For instance, I highly recommend watching Small Gods when it is released next year, as it beautifully captures the scenic beauty of Lake Bunyonyi, Mutanda, and the mountain ranges of Mufumbiro in Kisoro. Films like The Girl in the Yellow Jumper, Katera of The Punishment Island, and Tembele also provided a splendid showcase of the Karamoja terrain and Sipi Falls. These cinematic depictions not only entertain but also serve as invitations to Ugandans, encouraging them to explore and appreciate the diverse and stunning landscapes within their own country. In essence, movies become powerful promoters of cultural tourism, fostering a sense of pride and curiosity about the beauty that Uganda has to offer.

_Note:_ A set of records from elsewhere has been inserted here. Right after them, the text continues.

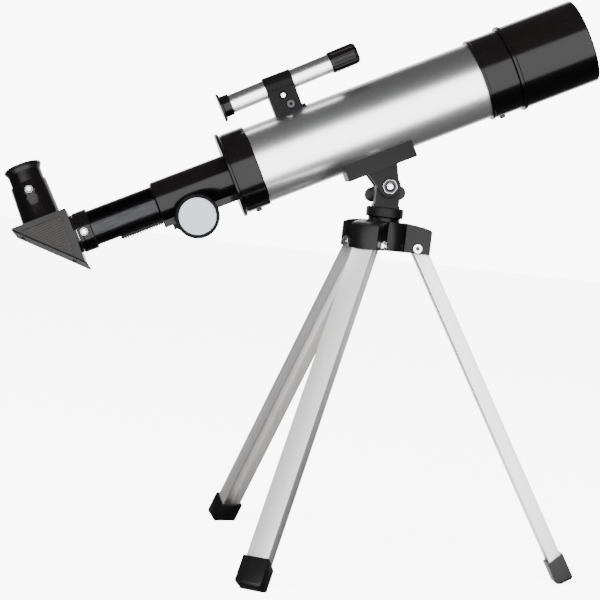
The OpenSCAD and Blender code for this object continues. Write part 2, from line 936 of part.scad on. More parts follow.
function slope_screw_x() = [mirror_u - mirror_len / 2 - 3, mirror_u + mirror_len / 2 + 3];
function slope_screw_y() = [0];

module diagonal_barrel() {
    color("silver")
        in_diagonal()
            pipe_x(elbow_reach - diagonal_wall + seat_gap, elbow_reach + plug_len,
                barrel_r, light_r + 0.4);
}

module diagonal_mirror() {
    color("lightcyan")
        in_slope()
            block([mirror_u - mirror_len / 2, mirror_u + mirror_len / 2],
                [-mirror_w / 2, mirror_w / 2], [0.1, hyp_depth - 0.1]);
}

module diagonal_cover_plate() {
    half_len = diagonal_leg / sqrt(2);
    color("silver")
        in_slope()
            difference() {
                block([-half_len + 1, half_len + 1.6], [-diagonal_w / 2 + 0.5, diagonal_w / 2 - 0.5],
                    [-cover_plate_t - seat_gap, -seat_gap]);
                for (x = slope_screw_x(), y = slope_screw_y())
                    translate([x, y, -cover_plate_t - cut])
                        cylinder(h = cover_plate_t + 2 * cut, r = 0.9);
            }
}

module cover_plate_screws() {
    color("silver")
        in_slope()
            for (x = slope_screw_x(), y = slope_screw_y())
                translate([x, y, -cover_plate_t - 2 * seat_gap])
                    rotate([180, 0, 0])
                        round_screw(1.7, 1.1, 0.8, cover_plate_t + 2.8);
}

module diagonal_panels() {
    half = diagonal_w / 2;
    from = half - panel_recess + seat_gap;
    trim = 0.1;
    color("gray")
        in_diagonal()
            for (side = [-1, 1])
                across(side > 0 ? from : -from - panel_t, side > 0 ? from + panel_t : -from)
                    polygon(diagonal_triangle(panel_top + trim, panel_right + trim,
                        panel_hyp + trim));
}

module eyepiece_thumbscrew() {
    color("silver")
        in_diagonal()
            translate([0, -socket_r_low - 1, eye_screw_z])
                rotate([90, 0, 0])
                    thumbscrew(socket_r_low + 1 - barrel_r - side_gap);
}

// ---- Eyepiece ----

module eyepiece_barrel() {
    low = elbow_rise + 3;
    color("silver")
        in_diagonal()
            lathe([
                [barrel_r - 1, low], [barrel_r, low], [barrel_r, eye_seat - 0.1],
                [barrel_r - 0.8, eye_seat - 0.1], [barrel_r - 0.8, eye_seat + 3.6],
                [barrel_r - 1.6, eye_seat + 3.6], [barrel_r - 1.6, eye_seat],
                [barrel_r - 1, eye_seat - 2]
            ]);
}

module eyepiece_body() {
    neck = eye_seat + 8.4;
    bore = barrel_r - 0.8 + seat_gap;
    color("black")
        in_diagonal()
            lathe([
                [bore, eye_seat], [eye_body_r, eye_seat], [eye_body_r, neck],
                [eye_body_r - 1.8, neck], [eye_body_r - 1.8, eye_top - 2.4],
                [9.2, eye_top - 2.4], [9.2, neck - 1], [8, neck - 1],
                [8, eye_seat + 3.8], [bore, eye_seat + 3.8]
            ]);
}

module eyecup() {
    neck = eye_seat + 8.4;
    inner = eye_body_r - 1.8 + seat_gap;
    rim_r = eye_body_r + 1.6;
    color("black")
        in_diagonal()
            lathe([
                [inner, neck + seat_gap], [eye_body_r, neck + seat_gap],
                [eye_body_r + 0.3, eye_top - 4], [eye_body_r + 0.9, eye_top - 2.4],
                [rim_r, eye_top - 1.7], [rim_r, eye_top - 0.5],
                [rim_r - 0.5, eye_top], [inner + 0.4, eye_top], [inner, eye_top - 1]
            ]);
}

// Flat-backed lens along the eyepiece axis
module eyepiece_lens(low, edge, r, curve) {
    translate([0, 0, low])
        rotate([0, -90, 0])
            lens(0, edge, r, curve, 0, 1);
}

module eye_lens() {
    color("lightblue")
        in_diagonal()
            eyepiece_lens(eye_seat + 7.5, 1.6, 9.1, 24);
}

module field_lens() {
    color("lightblue")
        in_diagonal()
            eyepiece_lens(elbow_rise + 6, 1.6, barrel_r - 1 - seat_gap, 30);
}

module field_stop() {
    low = elbow_rise + 16;
    color("black")
        in_diagonal()
            difference() {
                translate([0, 0, low])
                    cylinder(h = 1.5, r = barrel_r - 1 - seat_gap);
                translate([0, 0, low - cut])
                    cylinder(h = 1.5 + 2 * cut, r = 7);
            }
}

// ---- Finder ----

module finder_tube() {
    color("silver")
        in_finder()
            pipe_x(finder_rear, finder_front, finder_r, finder_r - 0.8);
}

module finder_eyecup() {
    back = finder_rear - 2;
    color("black")
        in_finder()
            difference() {
                turned([
                    [back, 0], [back, finder_r + 3.8], [back + 1.5, finder_r + 3.8],
                    [back + 2.4, finder_r + 1.2], [back + finder_cup_len, finder_r + 1],
                    [back + finder_cup_len, 0]
                ]);
                bar_x(finder_rear - seat_gap, back + finder_cup_len + cut, finder_r + seat_gap);
                bar_x(back - cut, finder_rear, 3.4);
            }
}

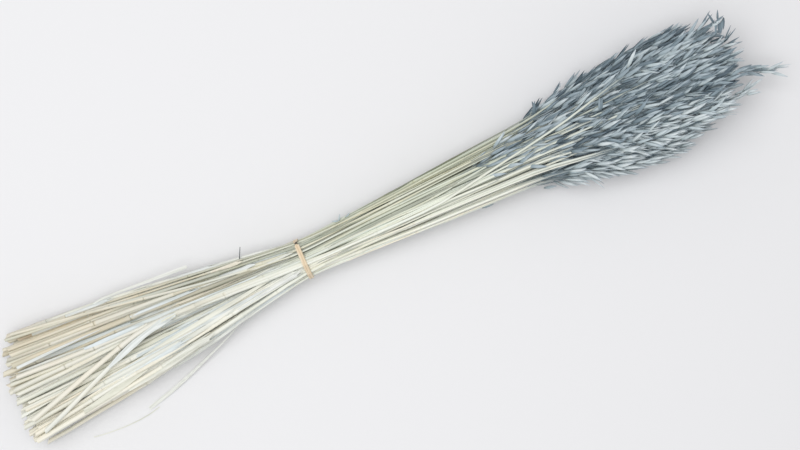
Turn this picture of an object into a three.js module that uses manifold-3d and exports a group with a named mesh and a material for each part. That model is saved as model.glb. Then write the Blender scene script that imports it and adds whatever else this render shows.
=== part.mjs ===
// A bundle of dried oats lying on its side. Millimetres, +Z up, +X along the bundle from the
// cut ends to the tips of the heads. The origin is under the middle of the bundle, on the
// surface that it lies on.
//
// Each oat stalk is one solid: a straw with its panicle, the loose cluster of grain husks at
// its end. The stalks lie in seven layers, as they settle on a table. A layer is a flat fan
// that is drawn together where the rubber band holds it, and the layers keep clear of each
// other all the way, so that no two stalks meet.

import * as THREE from "three";
import { mergeVertices } from "three/addons/utils/BufferGeometryUtils.js";
import Module from "manifold-3d";

const wasm = await Module();
wasm.setup();

// Driving dimensions of the bundle.
const longest = 700; // from the cut ends to the furthest tip
const bandAt = 267; // from the cut ends to the rubber band
const straightTo = 480; // the straws run straight from the band to here
const headsFrom = 530; // where the heads fill the bundle
const halfGap = 0.25; // each stalk keeps this far from halfway to its neighbour

// How the bundle spreads. halfWidth is that of the widest layer, middle its centre line seen
// from above, pitch the height from one layer to the next, and low the height of the lowest.
const spread = [
  { x: 0, halfWidth: 45, middle: -8, pitch: 4.6, low: 1.52 },
  { x: 90, halfWidth: 38.5, middle: -6, pitch: 4.4, low: 1.52 },
  { x: 180, halfWidth: 28.5, middle: -5, pitch: 4.0, low: 3.6 },
  { x: bandAt, halfWidth: 15, middle: -1.8, pitch: 3.9, low: 8 },
  { x: straightTo, halfWidth: 26, middle: 2.2, pitch: 6.6, low: 5.6 },
  { x: headsFrom, halfWidth: 36.5, middle: 1.5, pitch: 7.8, low: 4.6 },
  { x: 590, halfWidth: 45, middle: 0, pitch: 9.2, low: 3.9 },
  { x: 650, halfWidth: 46.5, middle: 1, pitch: 9.6, low: 4.1 },
  { x: longest, halfWidth: 46.5, middle: 1, pitch: 9.6, low: 4.3 },
];

// The layers, from the table up. Widths are shares of halfWidth, and shift moves a layer's
// cut ends sideways, so that the layers cross each other seen from above.
const layers = [
  { count: 6, atButt: 0.86, atBand: 0.6, atHead: 0.72, shift: 3 },
  { count: 8, atButt: 0.95, atBand: 0.84, atHead: 0.9, shift: -3 },
  { count: 10, atButt: 1, atBand: 0.96, atHead: 1, shift: 2 },
  { count: 10, atButt: 1, atBand: 1, atHead: 1, shift: -1 },
  { count: 10, atButt: 0.98, atBand: 0.96, atHead: 0.97, shift: 3 },
  { count: 8, atButt: 0.92, atBand: 0.84, atHead: 0.86, shift: -3 },
  { count: 6, atButt: 0.8, atBand: 0.6, atHead: 0.62, shift: 1 },
];
// How far a stalk strays from its even place in the layer, as a share of the step to the next.
const stray = { atButt: 0.27, atHead: 0.12 };

// Straw radius along the stalk. It is constant over the flat run at the cut ends.
const straw = [
  { x: 0, radius: 1.75 },
  { x: 90, radius: 1.75 },
  { x: 180, radius: 1.5 },
  { x: bandAt, radius: 1.3 },
  { x: straightTo, radius: 1 },
  { x: headsFrom, radius: 0.9 },
];
const sides = 6;
const strawRings = [0, 90, 180, bandAt, straightTo];
const ringsApart = 10; // the last ring is left out where the head begins nearer than this

// The cut ends are not level: the cut slants over the bundle, and each straw differs a little.
const cut = { slant: 0.3, uneven: 9 };

const panicle = {
  whorls: 4,
  lastWhorl: 1.3, // the last whorl is this much longer than the others
  shortest: 112,
  longest: 150,
  earliest: 472, // no head begins before this
  coreRadii: [1.5, 2.2, 2.3, 1.9], // the husks pressed against the stalk, whorl by whorl
  reach: [0.72, 0.95, 1, 0.85], // share of the free room that each whorl's husks take
  mostReach: 6.5,
  hollowAt: 0.42, // where the surface dips between two husks, as a share of the whorl
  tipAt: 1.06, // where a husk ends
  tipRadius: 0.35,
};

// Where the heads end. They reach furthest in the middle of the bundle.
const headEnd = { middle: 668, fallUp: 0.01, fallDown: 0.03, uneven: 17, measuredAt: 600 };
// Heads that stick out of the bundle: which layer, how far off its middle, where the tip is,
// and how far the tip has swung sideways.
const stragglers = [
  { layer: 3, y: -6, tip: longest, swing: -19 },
  { layer: 4, y: -29, tip: 673, swing: 0 },
  { layer: 4, y: 39, tip: 660, swing: 4 },
  { layer: 5, y: 20, tip: 670, swing: 2 },
];
const swingFrom = 655;

// Dried leaf blades still on a stalk: the layer, the side of the bundle, and the blade's line
// as points from the straw outwards. The first point is the root, on the straw's own centre.
const blades = [
  {
    layer: 3,
    side: -1,
    width: 5,
    line: [
      [206, null, null],
      [186, -33.5, 15],
      [152, -47, 5.5],
      [122, -57.5, 1.2],
      [94, -64.5, 0.42],
    ],
  },
  {
    layer: 4,
    side: 1,
    width: 4,
    line: [
      [52, null, null],
      [92, 37, 21.5],
      [135, 34.6, 22],
      [178, 32, 22.5],
    ],
  },
];
const bladeShape = {
  thickness: 0.8,
  rootHalf: 0.5, // half the width where it grows out of the straw
  narrowest: 0.55, // share of the width beside the root
  rootTilt: 0.6, // radians that the blade leans there; it lies flat at its tip
};

const band = {
  width: 4,
  thickness: 1.5,
  groove: 0.5,
  clear: 0.75, // the straws fan out under the band's edges
  steps: 26,
};

const weld = 1e-4; // points closer than this are one

// A repeatable random number from 0 to 1, from Marsaglia's xorshift.
let seed = 20240611;
function random() {
  seed ^= seed << 13;
  seed ^= seed >>> 17;
  seed ^= seed << 5;
  return (seed >>> 0) / 2 ** 32;
}
const either = (amount) => (2 * random() - 1) * amount;

// The value of one column of a table at x, on straight lines between its rows.
function at(table, column, x) {
  const last = table.at(-1);
  if (x >= last.x) return last[column];
  const next = Math.max(
    1,
    table.findIndex((row) => row.x > x),
  );
  const [a, b] = [table[next - 1], table[next]];
  return a[column] + ((x - a.x) / (b.x - a.x)) * (b[column] - a[column]);
}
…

Behind-the-scene photo of the making of the movie Small Gods on Lake Mutanda in Kisoro. Photo by Isha Images

Global Awareness and Understanding: Movies possess a global reach, providing people from diverse corners of the world with the opportunity to learn about and appreciate each other's heritage. This capacity of cinema can foster cross-cultural understanding and mutual respect. By featuring discussions about our cultures in films, we create a seamless and effective means of disseminating this cultural information to the rest of the world. It serves as a subtle yet powerful way to inform the global audience about who we are without having to shout about it.

If you decide to attend a Ugandan movie screening today or tomorrow, pay special attention to the cultural references embedded in the narrative and appreciate the effort to preserve our rich culture and heritage. Recognize that movies produced today, depicting contemporary life, will serve as a window into the Uganda of our time for future generations. These films will tell a real and authentic story about our society.

For filmmakers, consider the long-lasting impact of your work. Be intentional in how you tell stories, as they may become reference points for discussions about Uganda in the future. Your narratives have the potential to shape perceptions and contribute to a collective understanding of our culture, traditions, and way of life. Embrace the responsibility to authentically capture the essence of Uganda, ensuring that your work becomes a meaningful part of the cultural legacy passed down to generations to come.